▶ **Materials provided**
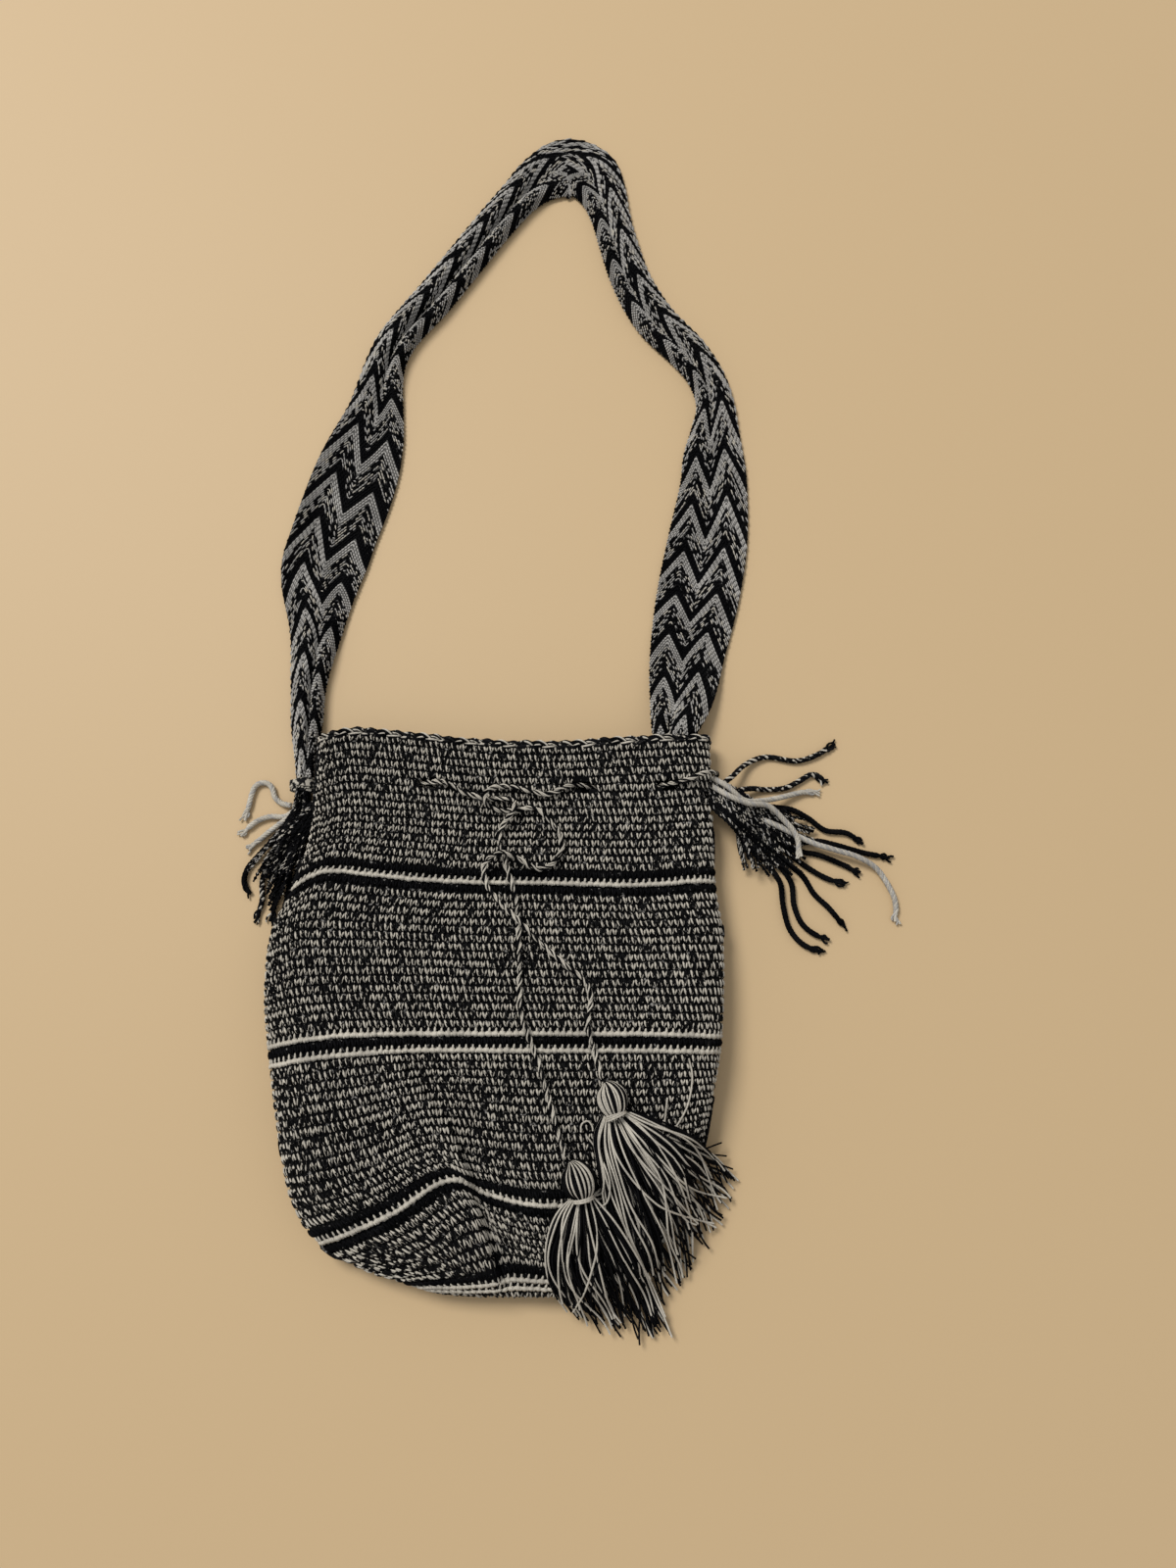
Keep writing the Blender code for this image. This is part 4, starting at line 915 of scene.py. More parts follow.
# %% From the flat band to the lying one
def strap_point(along, across):
    """Places of the lying band; across is 0 at its outer edge and 1 at its inner one."""
    along, across = np.broadcast_arrays(np.asarray(along, float), np.asarray(across, float))
    x, y, z, width, own = (np.interp(along, strap_arc, strap_line[:, k]) for k in range(5))
    tx, ty = (np.interp(along, strap_arc, strap_way[:, k]) for k in range(2))
    gathered = np.clip((BAND - width) / (BAND - NARROW), 0, 1)
    p = mix(across, np.interp(across, quarters, pleated_across), gathered)
    rise = np.interp(across, quarters, pleated_height) * gathered
    squeeze = np.clip(own * 1.6, 0.45, 1.0)
    off = (p - 0.5) * width
    return np.stack([x + ty * off, y - tx * off, z + 1.0 + rise * squeeze], axis=-1)


# Arc lengths where the pale points of the chevrons lie, counted from the left tail.
LEFT_OUTER = (114.0, 139.2, 164.0, 189.9, 216.8, 247.1, 275.6, 304.6, 330.4, 359.1, 386.7, 415.0, 441.3)
LEFT_INNER = (103.4, 128.7, 155.0, 183.0, 211.1, 241.3, 263.4, 290.8, 320.0, 347.5, 374.7, 401.3, 430.7)
LEFT_VALLEY = (91.0, 116.2, 141.0, 166.0, 194.6, 224.7, 253.4, 279.3, 309.9, 332.5, 360.5, 388.2, 416.2)
RIGHT_OUTER = (456.3, 478.3, 506.1, 536.5, 565.8, 595.9, 626.4, 652.9, 678.9, 708.0, 734.1, 756.1,
               780.0, 805.2)
RIGHT_INNER = (469.5, 496.6, 523.0, 549.8, 576.6, 603.1, 630.6, 657.8, 686.1, 713.7, 738.8, 761.0,
               785.3, 813.0)
RIGHT_VALLEY = (479.8, 502.8, 529.8, 558.8, 588.8, 618.5, 647.3, 676.5, 705.5, 730.9, 752.6, 774.7,
                800.8, 826.5)
MIDDLE = 448.0                  # the chevrons of the two legs meet here
BLACK_SHARE, PALE_SHARE = 0.25, 0.25
PLAIN_START, PLAIN_STOP = 47.0, 856.5


def chevron_places(across, outer, inner, valley):
    """Where each chevron crosses a thread of the warp."""
    keys = np.array([valley, outer, valley, inner, valley])
    return np.array([np.interp(across, FLAT_ACROSS, keys[:, k]) for k in range(len(outer))])


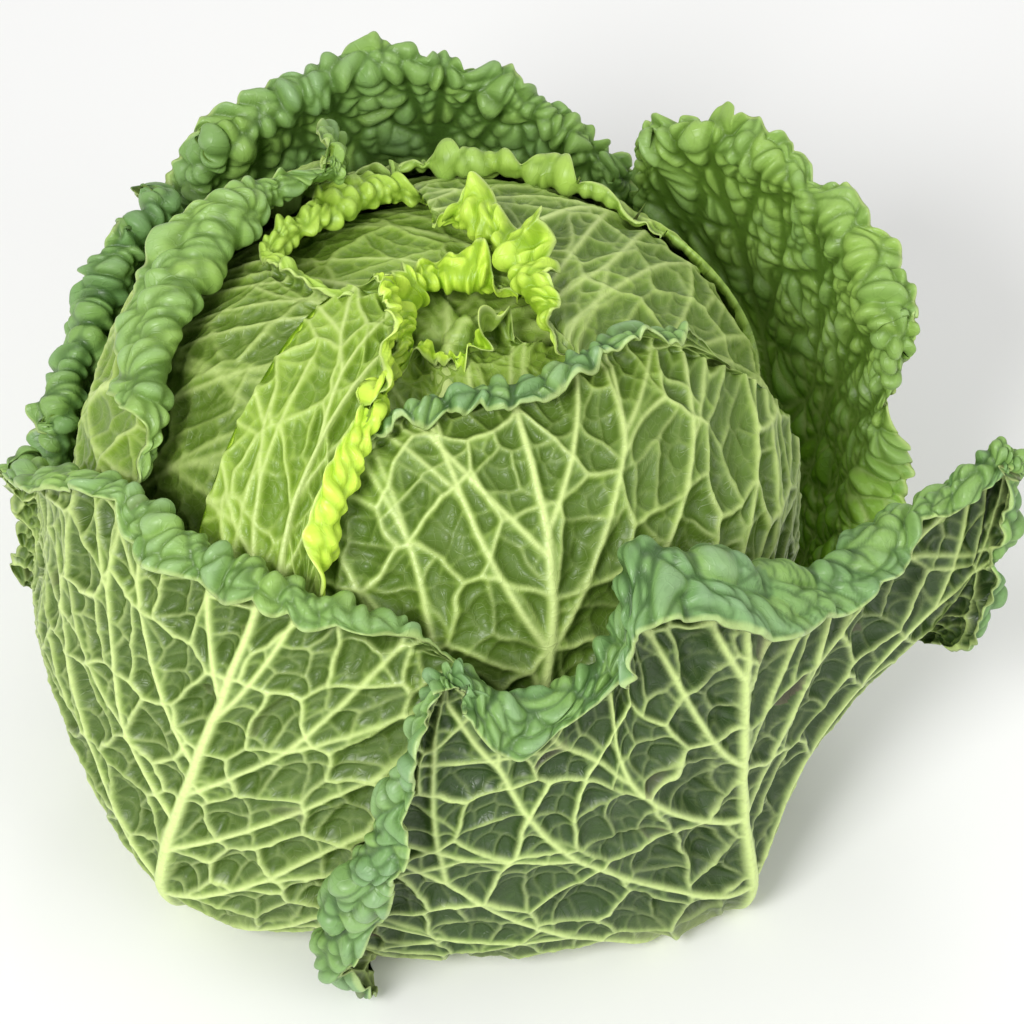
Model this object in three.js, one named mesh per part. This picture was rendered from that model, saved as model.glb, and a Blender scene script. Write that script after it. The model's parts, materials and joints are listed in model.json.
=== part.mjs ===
// Savoy cabbage: one whole head standing on its cut stem. Millimetres, +Z up, front towards -Y.
// Every leaf is a thin closed sheet laid round one egg-shaped head. A point of a leaf is given by
// its azimuth (degrees round the stem axis), its climb (degrees up the head, 0 at the stem and 180
// at the crown) and its stand-off (mm outwards from the nominal head surface).
import * as THREE from 'three';
import { mergeVertices } from 'three/addons/utils/BufferGeometryUtils.js';

// ---- driving dimensions ----
const HEAD_RADIUS = 106;        // half the width of the nominal head
const HEAD_TOP = 88;            // from the head's centre up to the crown
const HEAD_BOTTOM = 96;         // from the head's centre down to the stem end
const HEAD_CENTRE = 98;         // height of the head's centre above the table
const HEAD_SQUARENESS = 2.3;    // 2 is an ellipse, more is fuller at the shoulders
const LEAF_THICKNESS = 1.8;
const LAYER = 3.4;              // distance between one leaf layer and the next
const FLOOR_STEP = 3.0;         // the same distance where outer leaves lie flat under the head
const FLOOR_CLEARANCE = 1.3;    // lowest leaf's middle surface above the table
const FLOOR_SOFTNESS = 5;       // how gently a leaf turns from lying flat to standing
const BASE_CLIMB = 14;          // climb at which every leaf leaves the stem
const COLUMNS = 13;
const ROWS = 11;
const STEM_RADIUS = 16.5;
const STEM_COLLAR = 18.5;
const STEM_HEIGHT = 25;
const STEM_SIDES = 28;
const HEART_INSET = 26;         // how far the heart lies inside the nominal head surface
const HEART_LEVEL = 11;         // leaf layers lying flat under the heart
const HEART_STEPS = 16;
const HEART_SIDES = 32;

const rad = THREE.MathUtils.degToRad;

// Distance from the head's centre to its nominal surface at a climb angle.
function headRadius(climb) {
  const across = Math.abs(Math.sin(rad(climb))) / HEAD_RADIUS;
  const along = Math.abs(Math.cos(rad(climb))) / (climb < 90 ? HEAD_BOTTOM : HEAD_TOP);
  const n = HEAD_SQUARENESS;
  return (across ** n + along ** n) ** (-1 / n);
}

// A point at an azimuth, climb and stand-off; floor is the height the leaf rests on.
function place(azimuth, climb, standOff, floor) {
  const reach = headRadius(climb) + standOff;
  const radius = reach * Math.sin(rad(climb));
  const raw = HEAD_CENTRE - reach * Math.cos(rad(climb));
  const lift = (raw - floor) / FLOOR_SOFTNESS;
  const z = lift > 30 ? raw : floor + FLOOR_SOFTNESS * Math.log1p(Math.exp(lift));
  return new THREE.Vector3(radius * Math.cos(rad(azimuth)), radius * Math.sin(rad(azimuth)), z);
}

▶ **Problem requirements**
Every record above should be output exactly.

▶ **Response below**
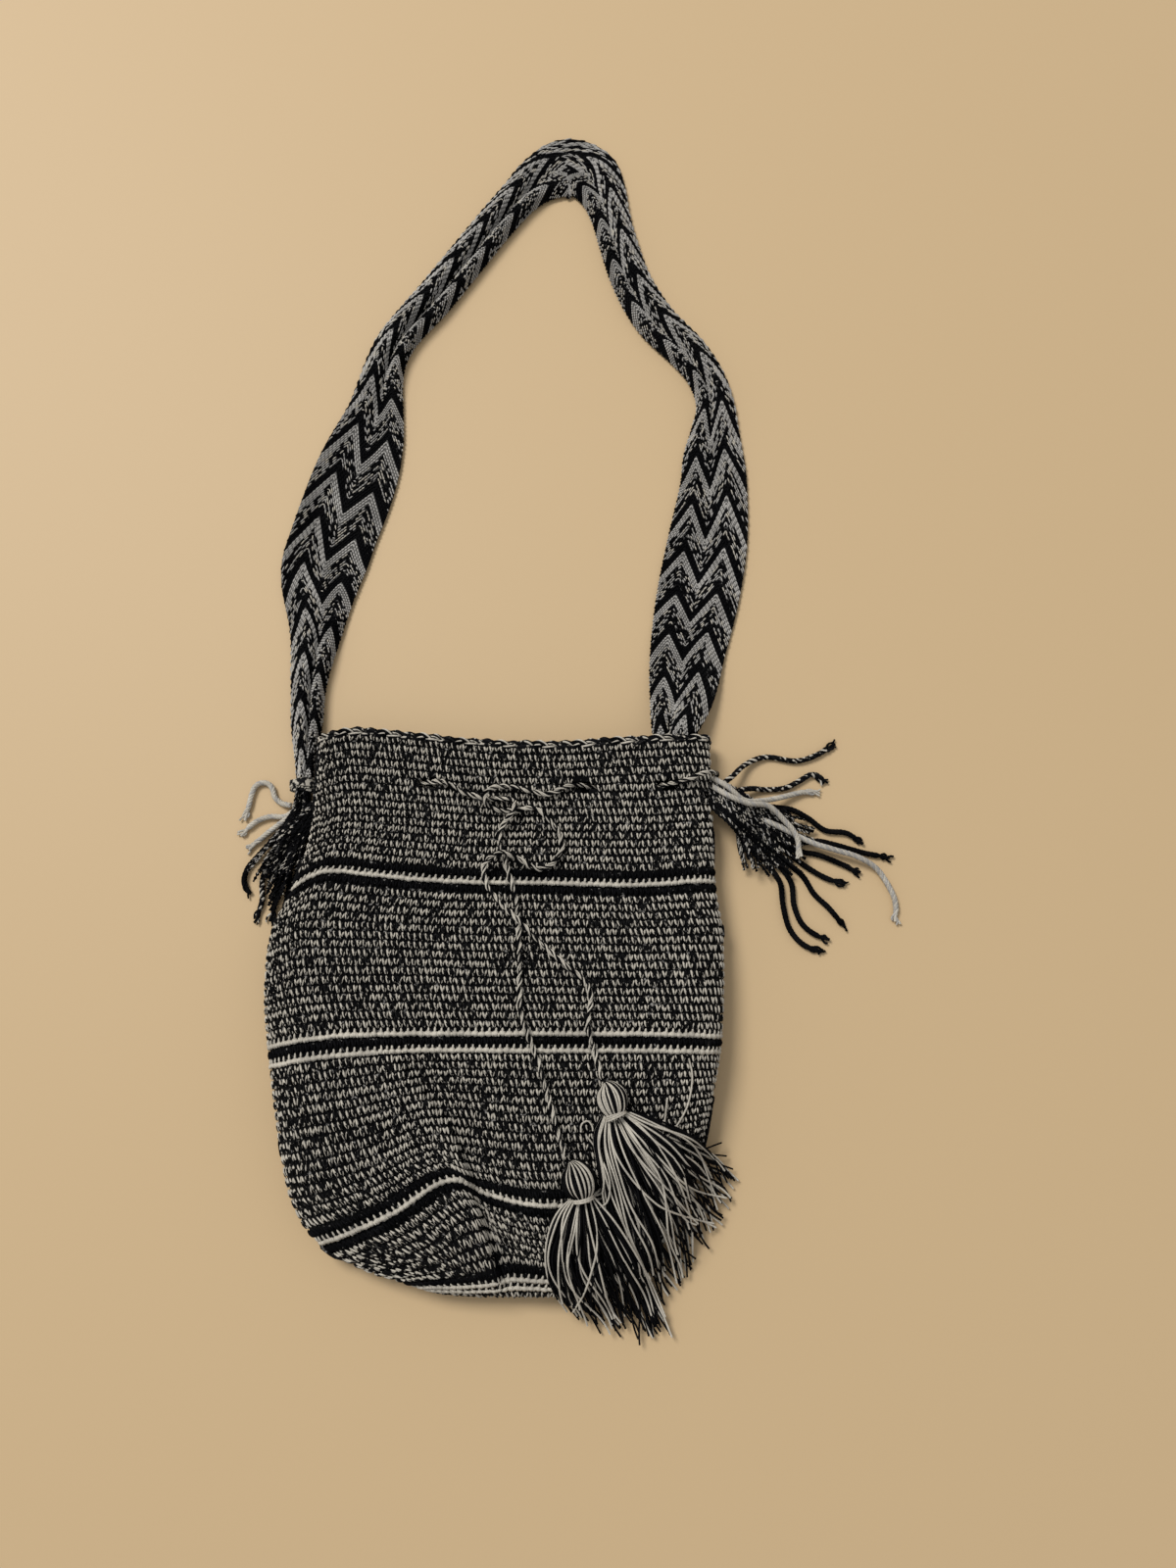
Keep writing the Blender code for this image. This is part 4, starting at line 915 of scene.py. More parts follow.
# %% From the flat band to the lying one
def strap_point(along, across):
    """Places of the lying band; across is 0 at its outer edge and 1 at its inner one."""
    along, across = np.broadcast_arrays(np.asarray(along, float), np.asarray(across, float))
    x, y, z, width, own = (np.interp(along, strap_arc, strap_line[:, k]) for k in range(5))
    tx, ty = (np.interp(along, strap_arc, strap_way[:, k]) for k in range(2))
    gathered = np.clip((BAND - width) / (BAND - NARROW), 0, 1)
    p = mix(across, np.interp(across, quarters, pleated_across), gathered)
    rise = np.interp(across, quarters, pleated_height) * gathered
    squeeze = np.clip(own * 1.6, 0.45, 1.0)
    off = (p - 0.5) * width
    return np.stack([x + ty * off, y - tx * off, z + 1.0 + rise * squeeze], axis=-1)


# Arc lengths where the pale points of the chevrons lie, counted from the left tail.
LEFT_OUTER = (114.0, 139.2, 164.0, 189.9, 216.8, 247.1, 275.6, 304.6, 330.4, 359.1, 386.7, 415.0, 441.3)
LEFT_INNER = (103.4, 128.7, 155.0, 183.0, 211.1, 241.3, 263.4, 290.8, 320.0, 347.5, 374.7, 401.3, 430.7)
LEFT_VALLEY = (91.0, 116.2, 141.0, 166.0, 194.6, 224.7, 253.4, 279.3, 309.9, 332.5, 360.5, 388.2, 416.2)
RIGHT_OUTER = (456.3, 478.3, 506.1, 536.5, 565.8, 595.9, 626.4, 652.9, 678.9, 708.0, 734.1, 756.1,
               780.0, 805.2)
RIGHT_INNER = (469.5, 496.6, 523.0, 549.8, 576.6, 603.1, 630.6, 657.8, 686.1, 713.7, 738.8, 761.0,
               785.3, 813.0)
RIGHT_VALLEY = (479.8, 502.8, 529.8, 558.8, 588.8, 618.5, 647.3, 676.5, 705.5, 730.9, 752.6, 774.7,
                800.8, 826.5)
MIDDLE = 448.0                  # the chevrons of the two legs meet here
BLACK_SHARE, PALE_SHARE = 0.25, 0.25
PLAIN_START, PLAIN_STOP = 47.0, 856.5


def chevron_places(across, outer, inner, valley):
    """Where each chevron crosses a thread of the warp."""
    keys = np.array([valley, outer, valley, inner, valley])
    return np.array([np.interp(across, FLAT_ACROSS, keys[:, k]) for k in range(len(outer))])


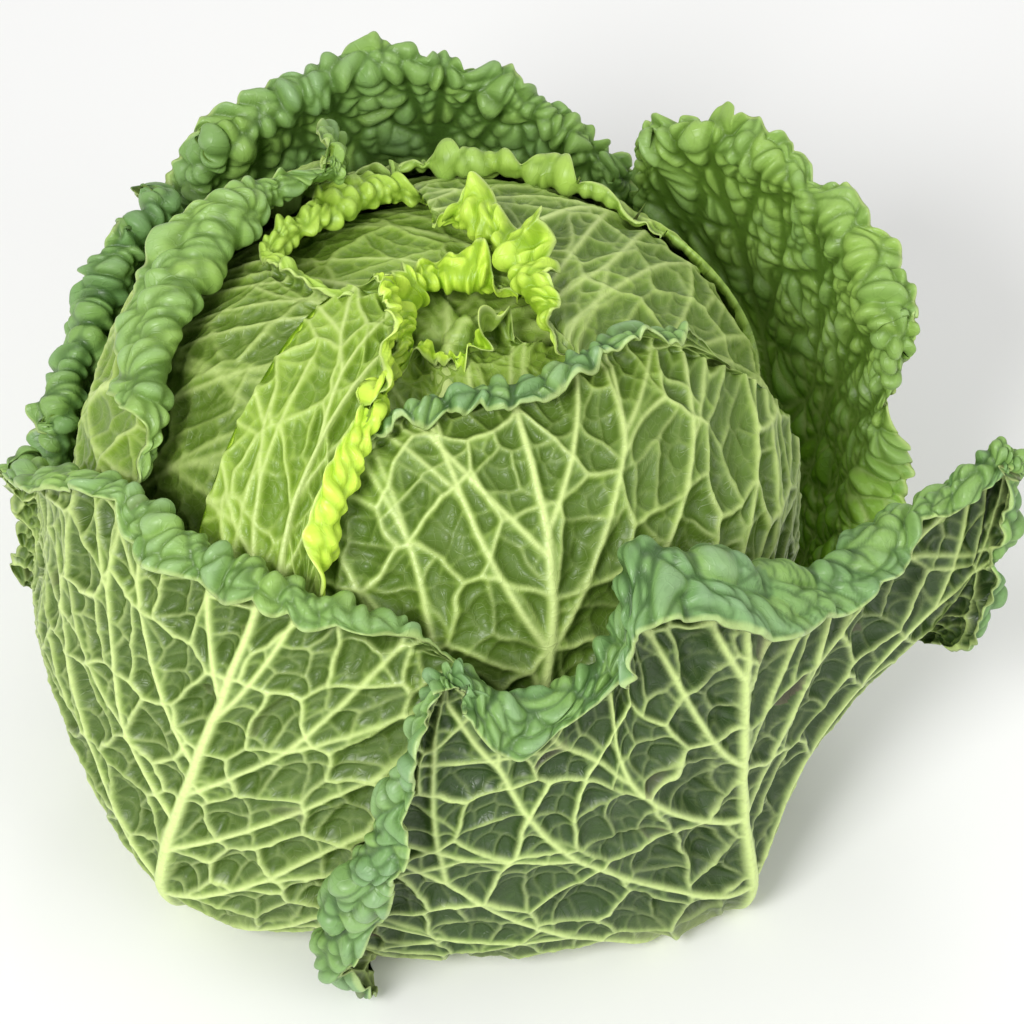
Model this object in three.js, one named mesh per part. This picture was rendered from that model, saved as model.glb, and a Blender scene script. Write that script after it. The model's parts, materials and joints are listed in model.json.
=== part.mjs ===
// Savoy cabbage: one whole head standing on its cut stem. Millimetres, +Z up, front towards -Y.
// Every leaf is a thin closed sheet laid round one egg-shaped head. A point of a leaf is given by
// its azimuth (degrees round the stem axis), its climb (degrees up the head, 0 at the stem and 180
// at the crown) and its stand-off (mm outwards from the nominal head surface).
import * as THREE from 'three';
import { mergeVertices } from 'three/addons/utils/BufferGeometryUtils.js';

// ---- driving dimensions ----
const HEAD_RADIUS = 106;        // half the width of the nominal head
const HEAD_TOP = 88;            // from the head's centre up to the crown
const HEAD_BOTTOM = 96;         // from the head's centre down to the stem end
const HEAD_CENTRE = 98;         // height of the head's centre above the table
const HEAD_SQUARENESS = 2.3;    // 2 is an ellipse, more is fuller at the shoulders
const LEAF_THICKNESS = 1.8;
const LAYER = 3.4;              // distance between one leaf layer and the next
const FLOOR_STEP = 3.0;         // the same distance where outer leaves lie flat under the head
const FLOOR_CLEARANCE = 1.3;    // lowest leaf's middle surface above the table
const FLOOR_SOFTNESS = 5;       // how gently a leaf turns from lying flat to standing
const BASE_CLIMB = 14;          // climb at which every leaf leaves the stem
const COLUMNS = 13;
const ROWS = 11;
const STEM_RADIUS = 16.5;
const STEM_COLLAR = 18.5;
const STEM_HEIGHT = 25;
const STEM_SIDES = 28;
const HEART_INSET = 26;         // how far the heart lies inside the nominal head surface
const HEART_LEVEL = 11;         // leaf layers lying flat under the heart
const HEART_STEPS = 16;
const HEART_SIDES = 32;

const rad = THREE.MathUtils.degToRad;

// Distance from the head's centre to its nominal surface at a climb angle.
function headRadius(climb) {
  const across = Math.abs(Math.sin(rad(climb))) / HEAD_RADIUS;
  const along = Math.abs(Math.cos(rad(climb))) / (climb < 90 ? HEAD_BOTTOM : HEAD_TOP);
  const n = HEAD_SQUARENESS;
  return (across ** n + along ** n) ** (-1 / n);
}

// A point at an azimuth, climb and stand-off; floor is the height the leaf rests on.
function place(azimuth, climb, standOff, floor) {
  const reach = headRadius(climb) + standOff;
  const radius = reach * Math.sin(rad(climb));
  const raw = HEAD_CENTRE - reach * Math.cos(rad(climb));
  const lift = (raw - floor) / FLOOR_SOFTNESS;
  const z = lift > 30 ? raw : floor + FLOOR_SOFTNESS * Math.log1p(Math.exp(lift));
  return new THREE.Vector3(radius * Math.cos(rad(azimuth)), radius * Math.sin(rad(azimuth)), z);
}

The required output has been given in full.